Now with less than a week until Election Day, Paladino has still yet to file his disclosure and early voting has already begun — voters were allowed to begin casting their ballots on August 13.
'Suspicious'
Dylan Hedtler-Gaudette, the government affairs manager at the nonpartisan Project on Government Oversight, told Insider that it's "unfair to the potential future constituents and the voters to not have that information before they're casting their vote.
"It's a little bit suspicious," Hedtler-Gaudette added, "that the one thing that could potentially contain some interesting information is the one thing that they seem to not be able to do."
The House Ethics Committee, the party that would be tasked with investigating Paladino's violation, frequently overlooks STOCK Act infractions.
The committee is even more handicapped as of late after ranking member Rep. Jackie Walorski died in a car accident on August 3. The committee typically does not vote without having a full committee of 10 members.
Langworthy, Paladino's opponent, submitted his 2021 annual personal financial disclosure in July. The disclosure shows that he invests in several mutual funds and the SPDR S&P 500.
Candidates running for a House office are required to file financial disclosures with the House after raising or spending $5,000 in cash, according to federal law and guidelines from the House Ethics Committee. Paladino crossed that threshold weeks ago.
Paladino formally declared his run for office in June 2022, shortly after Republican Rep. Chris Jacobs announced he would not seek re-election.
Paladino's turbulent career in politics includes a 2010 run for New York state governor that he badly lost in the general election.
In 2016, while serving on the Buffalo School Board, he made sexist and racist remarks about then-first lady Michelle Obama. He later apologized. Fellow board members pressured him to resign, but he refused.
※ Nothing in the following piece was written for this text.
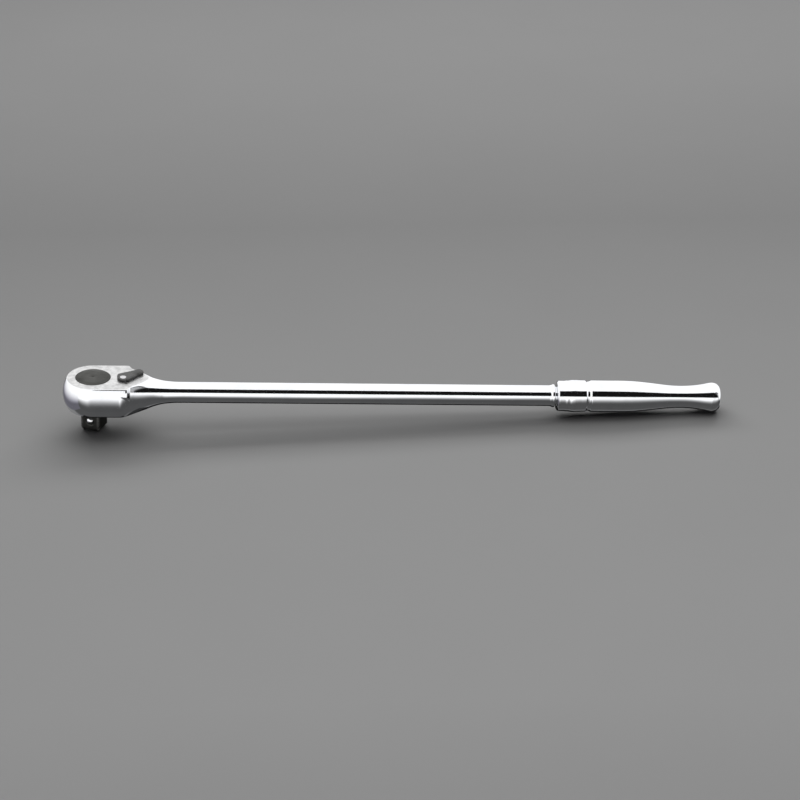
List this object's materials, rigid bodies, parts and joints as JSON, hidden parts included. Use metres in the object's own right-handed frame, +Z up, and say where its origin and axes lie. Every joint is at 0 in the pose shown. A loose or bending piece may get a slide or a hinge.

New York's education commissioner ultimately removed Paladino from office in 2017 for, as the New York Times reported at the time, revealing confidential information about collective bargaining negotiations with the city's teachers union.
Just this week, Paladino told Breitbart News that Attorney General Merrick Garland "should be executed" for green-lighting a search of Trump's Mar-a-Lago home in pursuit of government records — a comment Paladino later said was "facetious."
Paladino is primarily self-funding his congressional campaign. The chairman of a real estate development company, Paladino has loaned his campaign $1.5 million, or 99% of the campaign's total money raised.
Paladino is a long-time supporter of Trump, although Trump has not yet endorsed a candidate in New York's 23rd District — a decidedly red district that will almost certainly elect the winner of Paladino-Langworthy in November's general election.
A push to ban congressional stock trading
Members of Congress and congressional candidates — Republicans and Democrats alike — have routinely violated
Insider's "Conflicted Congress" project found 70 members of Congress in violation of the Stop Trading on Congressional Knowledge Act of 2012 with late or missing disclosures.
In the wake of the investigation, Congress has begun debating whether to ban lawmakers and their spouses from buying, selling, or holding individual stocks.
House Democrats have suggested they'll hold a vote on the issue in September, though a vote has yet to be scheduled.